PROVIDED DATA:
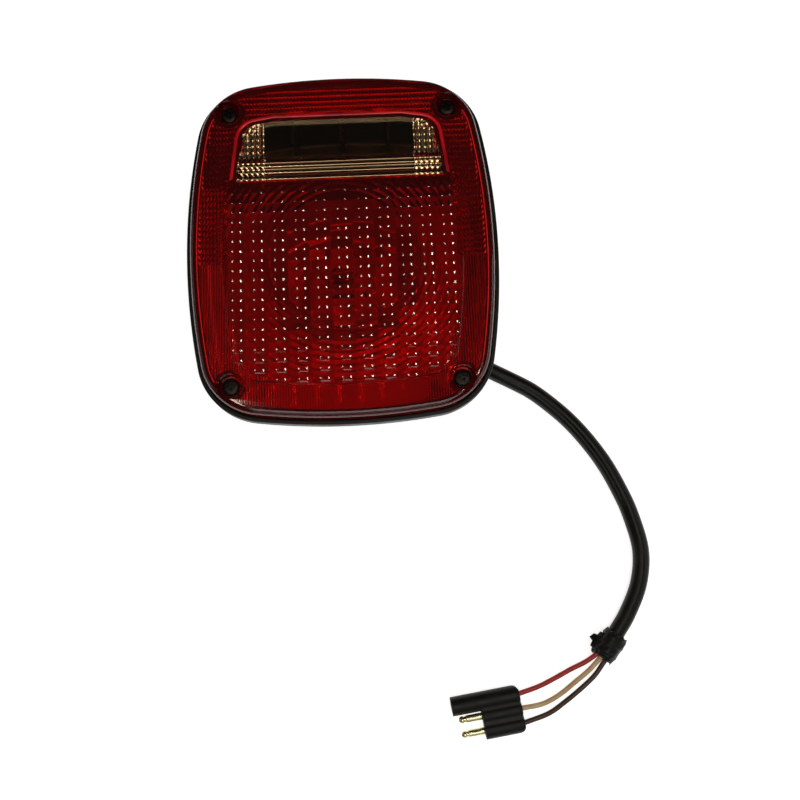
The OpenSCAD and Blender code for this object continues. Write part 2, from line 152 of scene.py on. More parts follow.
def merge(name, pieces):
    """Several separate solids as one object."""
    verts, faces = [], []
    for piece in pieces:
        base = len(verts)
        verts += [piece.matrix_world @ v.co for v in piece.data.vertices]
        faces += [tuple(base + i for i in p.vertices) for p in piece.data.polygons]
        bpy.data.objects.remove(piece)
    return make(name, verts, faces)


def moved(obj, matrix):
    obj.data.transform(matrix)
    return obj


def loft(name, rings, caps=True, closed=False):
    """Solid through rings of equally many points, each seen anticlockwise from +Z."""
    n = len(rings[0])
    count = len(rings)
    verts = [p for ring in rings for p in ring]
    faces = []
    for k in range(count if closed else count - 1):
        a, b = k * n, (k + 1) % count * n
        faces += [(a + i, a + (i + 1) % n, b + (i + 1) % n, b + i) for i in range(n)]
    if caps and not closed:
        faces.append(tuple(reversed(range(n))))
        faces.append(tuple((count - 1) * n + i for i in range(n)))
    return make(name, verts, faces)


def prism(name, polygon, low, high):
    return loft(name, [[Vector((x, y, z)) for x, y in polygon] for z in (low, high)])


def block(name, low, high):
    (x0, y0, z0), (x1, y1, z1) = low, high
    return prism(name, [(x0, y0), (x1, y0), (x1, y1), (x0, y1)], z0, z1)


def circle(r, z, sides, centre=(0, 0)):
    return [Vector((centre[0] + r * math.cos(2 * math.pi * k / sides),
                    centre[1] + r * math.sin(2 * math.pi * k / sides), z)) for k in range(sides)]


def lathe(name, profile, sides=64, centre=(0, 0), closed=False):
    """Solid turned about Z: (radius, height) pairs from the axis back to it, or round a closed loop."""
    return loft(name, [circle(r, z, sides, centre) for r, z in profile], caps=False, closed=closed)


def field(name, xs, ys, height, base):
    """Block from base up to height(x, y) on a grid whose squares are split towards their odd corner."""
    nx, ny = len(xs), len(ys)
    verts = [(x, y, height(x, y, i, j)) for j, y in enumerate(ys) for i, x in enumerate(xs)]
    faces = []
    for j in range(ny - 1):
        for i in range(nx - 1):
            a, b, c, d = j * nx + i, j * nx + i + 1, (j + 1) * nx + i + 1, (j + 1) * nx + i
            faces += [(a, b, c), (a, c, d)] if (i + j) % 2 == 0 else [(a, b, d), (b, c, d)]
    return block_under(name, verts, faces, nx, ny, base)


def block_under(name, verts, faces, nx, ny, base):
    """Closed block below a sheet of nx by ny points, down to base."""
    low = nx * ny
    verts += [(x, y, base) for x, y, _ in verts]
    rim = (list(range(nx)) + [j * nx + nx - 1 for j in range(1, ny)]
           + [(ny - 1) * nx + i for i in range(nx - 2, -1, -1)] + [j * nx for j in range(ny - 2, 0, -1)])
    faces.append(tuple(low + k for k in reversed(rim)))
    faces += [(low + a, low + b, b, a) for a, b in zip(rim, rim[1:] + rim[:1])]
    used = sorted({k for f in faces for k in f})
    renumber = {k: n for n, k in enumerate(used)}
    return make(name, [verts[k] for k in used], [tuple(renumber[k] for k in f) for f in faces])


def cube_corners(name, low, high, pitch, top, base):
    """Block whose top is a field of cube corners: a triangular lattice at three heights in turn."""
    (x0, y0), (x1, y1) = low, high
    nx = round((y1 - y0) / pitch)
    ny = round((x1 - x0) / (pitch * math.sqrt(3) / 2))
    drop = 0.96 * pitch / math.sqrt(2)
    verts = []
    for j in range(ny + 1):
        for i in range(nx + 1):
            y = y0 + (i - j % 2 / 2) * pitch
            verts.append((x0 + j * pitch * math.sqrt(3) / 2, y, top - drop * ((-i - j // 2 - j) % 3)))
    faces = []
    row = nx + 1
    for j in range(ny):
        for i in range(nx):
            a, b, c, d = j * row + i, j * row + i + 1, (j + 1) * row + i, (j + 1) * row + i + 1
            faces += [(a, b, d), (a, d, c)] if j % 2 else [(a, b, c), (b, d, c)]
    return block_under(name, verts, faces, row, ny + 1, base)


def steps(start, stop, step):
    """Evenly spaced numbers from start to stop."""
    n = max(1, round((stop - start) / step))
    return [start + (stop - start) * i / n for i in range(n + 1)]


def smooth_line(points, step):
    """Points on the smooth curve through the given ones, about a step apart."""
    pts = [Vector(p) for p in points]
    pts = [2 * pts[0] - pts[1]] + pts + [2 * pts[-1] - pts[-2]]
    out = []
    for i in range(1, len(pts) - 2):
        p0, p1, p2, p3 = pts[i - 1:i + 3]
        for t in steps(0, 1, step / (p2 - p1).length)[:-1]:
            out.append(0.5 * (2 * p1 + (p2 - p0) * t + (2 * p0 - 5 * p1 + 4 * p2 - p3) * t * t
                              + (3 * p1 - p0 - 3 * p2 + p3) * t ** 3))
    return out + [pts[-2]]


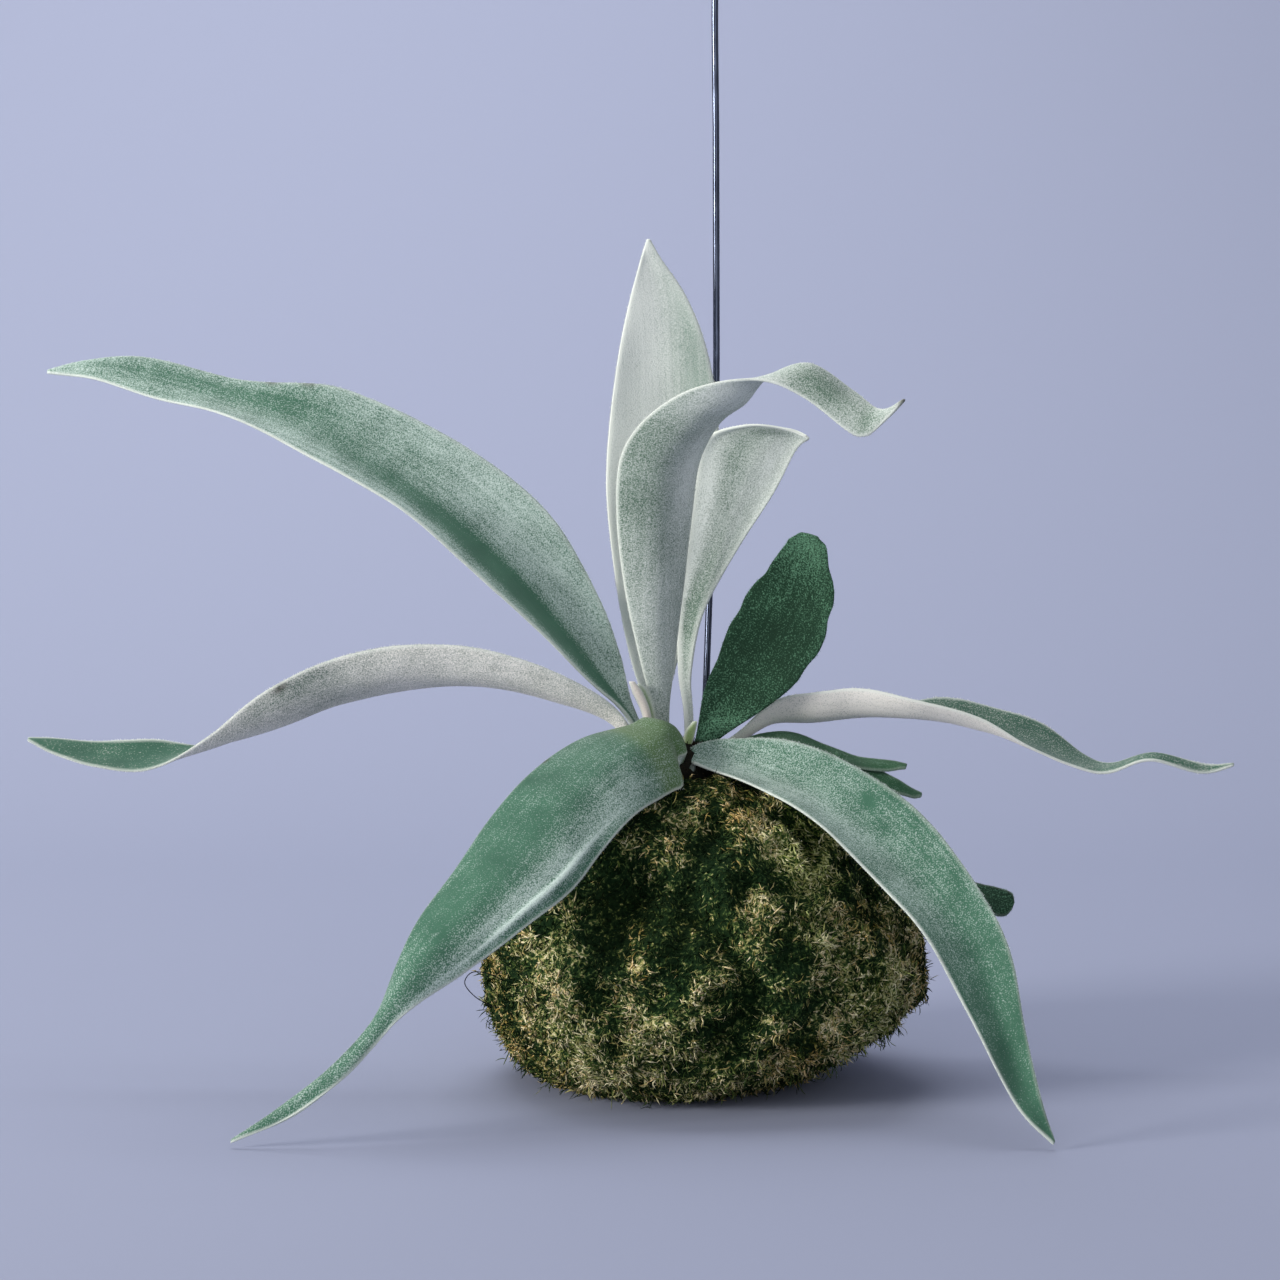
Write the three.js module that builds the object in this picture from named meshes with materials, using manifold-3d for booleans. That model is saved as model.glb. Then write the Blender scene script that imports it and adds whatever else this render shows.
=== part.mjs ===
// A young staghorn fern in a moss ball (kokedama) on a stiff hanger wire. Millimetres, +Z up.
// The origin is the middle of the flat spot that the ball rests on. +X is to the right, -Y is to the front.

import * as THREE from 'three';
import { mergeVertices } from 'three/addons/utils/BufferGeometryUtils.js';
import Module from 'manifold-3d';

const wasm = await Module();
wasm.setup();

// Clearance between pieces that touch
const GAP = 0.3;

// Moss ball: height, radius of the slice, and how far its middle lies to the right of the rest spot
const BALL_SLICES = [
  [0, 28, -4], [2, 36, -4], [7, 45, -1.5], [15, 53, 2.5], [26, 60, 7.5], [38, 62.5, 8], [50, 60, 6.5],
  [62, 53, 5], [74, 42, 4], [84, 28, 3], [90, 13, 1], [92, 0, 1],
];
const BALL_MIDDLE = [5, 0, 44];
const BALL_SECTORS = 56;
const BALL_ROWS = 32;
const MOSS_THICKNESS = 9;
const LUMP_SIZE = 21;
const LUMP_HEIGHT = 3.8;
const TUFT_SIZE = 9;
const TUFT_HEIGHT = 3.8;
const RELIEF_START = 1;
const RELIEF_FULL = 12;
// Furrows where the sheets of moss meet: bearing seen from above (0 = right, -90 = front), half width,
// depth, and the lowest and highest height
const FURROWS = [
  { bearing: -113, halfWidth: 8, depth: 5, low: 24, high: 74 },
  { bearing: -84, halfWidth: 6, depth: 5.5, low: 8, high: 86 },
  { bearing: -20, halfWidth: 7, depth: 4, low: 14, high: 80 },
  { bearing: 60, halfWidth: 7, depth: 4.5, low: 12, high: 84 },
  { bearing: 150, halfWidth: 7, depth: 4, low: 16, high: 80 },
];
const FURROW_END = 12;
const FURROW_WANDER = 0.14;
const CORE_SECTORS = 24;
const CORE_ROWS = 10;

// Crown: the short stock that the fronds grow from
const CROWN_MIDDLE = [-1, 1.5, 89];
const CROWN_RADII = [13.5, 13, 9.5];
const CROWN_BUMP = 0.9;
const CROWN_BUMP_SIZE = 4;
const CROWN_SECTORS = 18;
const CROWN_ROWS = 11;

// Hanger wire
const WIRE_DIAMETER = 2;
const WIRE_SIDES = 8;
const WIRE_STEPS = 46;
const WIRE_FOOT = [[-4, 4, 34], [3, 9, 32.5], [5.6, 12, 36]];
const WIRE_RUN = [
  [6.2, 13.5, 62], [7, 16, 88], [8.7, 21, 135], [10.5, 28, 184], [10.9, 30, 200], [10.9, 30.5, 222],
  [10.7, 30.5, 270], [10.6, 30.5, 318],
];
const HOOK_RADIUS = 7;
const HOOK_TURN = 1.25 * Math.PI;
const HOOK_POINTS = 9;

// Thickness of a frond at the rim, along the middle, and of its stalk
const RIM = 0.75;
const BLADE = 1.2;
const STALK = 2.6;
const STALK_SHARE = 0.16;
const ACROSS = 6;
const PEG_ACROSS = 4;
// How much of the stalk's extra thickness its rim keeps, and how sharply a blade bends along its middle
const RIM_SHARE = 0.6;
const CUP_POWER = 1.7;
// The rim ripples between these shares of the length
const RIPPLE_FROM = [0.15, 0.3];
const RIPPLE_TO = [1, 0.9];
const NICKS_FROM = [0.3, 0.5];
const NICK_TURNS = 40;
const CREST_END = 0.12;
const CREST_WIDTH = 0.28;

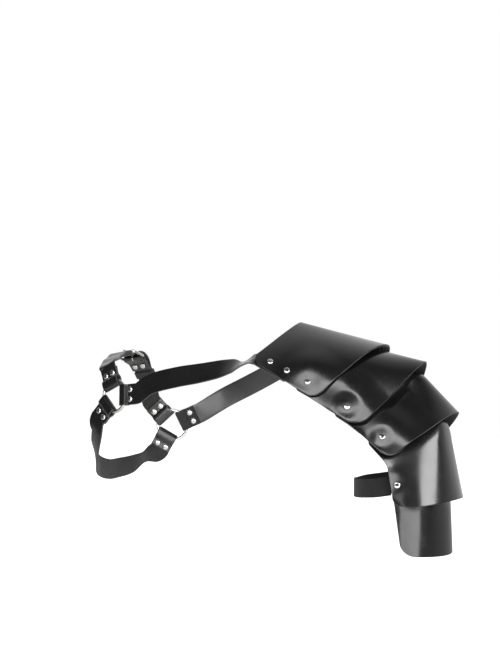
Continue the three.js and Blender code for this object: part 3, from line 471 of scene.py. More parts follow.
# A fold's bend, where its two layers draw together and its tail's end, all counted from the ring's middle,
# and where round the ring each strap's fold sits, in degrees
FOLD_AT = 13.9
FOLD_RADIUS = RING_WIRE + SHEET_GAP + LEATHER / 2
PINCH_START = 21.3
PINCH_END = 23.7
LOOP_TAIL = 35.0
FOLD_RUN = [LOOP_TAIL, 40.0]
RING_FOLDS = {
    ("chest_strap", "front_ring"): 7,
    ("shoulder_strap", "front_ring"): 115,
    ("underarm_strap", "front_ring"): 230,
    ("back_strap", "back_ring"): 24,
    ("buckle_strap", "back_ring"): 132,
    ("underarm_strap", "back_ring"): 240,
}
# Free runs: points on the strap's middle line, and the direction across it
CHEST_ROUTE = [
    [-80, -58, -70.5, 0.05, 0.2, 0.97],
    [-41, -66, -60.5, 0.05, 0.28, 0.95],
    [-6, -70, -54.4, 0, 0.45, 0.89],
    [20, -70.5, -49, 0, 0.6, 0.8],
    [36, -69, -45, 0, 0.8, 0.6],
    [47, -66, -42.5, 0.05, 0.97, 0.22],
]
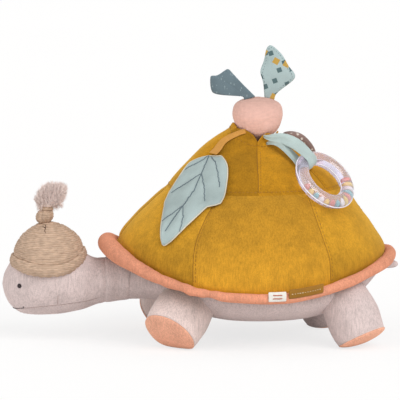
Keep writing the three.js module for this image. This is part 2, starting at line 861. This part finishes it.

WHAT TO DO: Starting at the line that contains "Write the three.js" and ending at the line that contains "const GAP = 0.3;", repeat each line exactly, both ends included, and nothing else.

CORRECT RESPONSE:
Write the three.js module that builds the object in this picture from named meshes with materials, using manifold-3d for booleans. That model is saved as model.glb. Then write the Blender scene script that imports it and adds whatever else this render shows.
=== part.mjs ===
// A young staghorn fern in a moss ball (kokedama) on a stiff hanger wire. Millimetres, +Z up.
// The origin is the middle of the flat spot that the ball rests on. +X is to the right, -Y is to the front.

import * as THREE from 'three';
import { mergeVertices } from 'three/addons/utils/BufferGeometryUtils.js';
import Module from 'manifold-3d';

const wasm = await Module();
wasm.setup();

// Clearance between pieces that touch
const GAP = 0.3;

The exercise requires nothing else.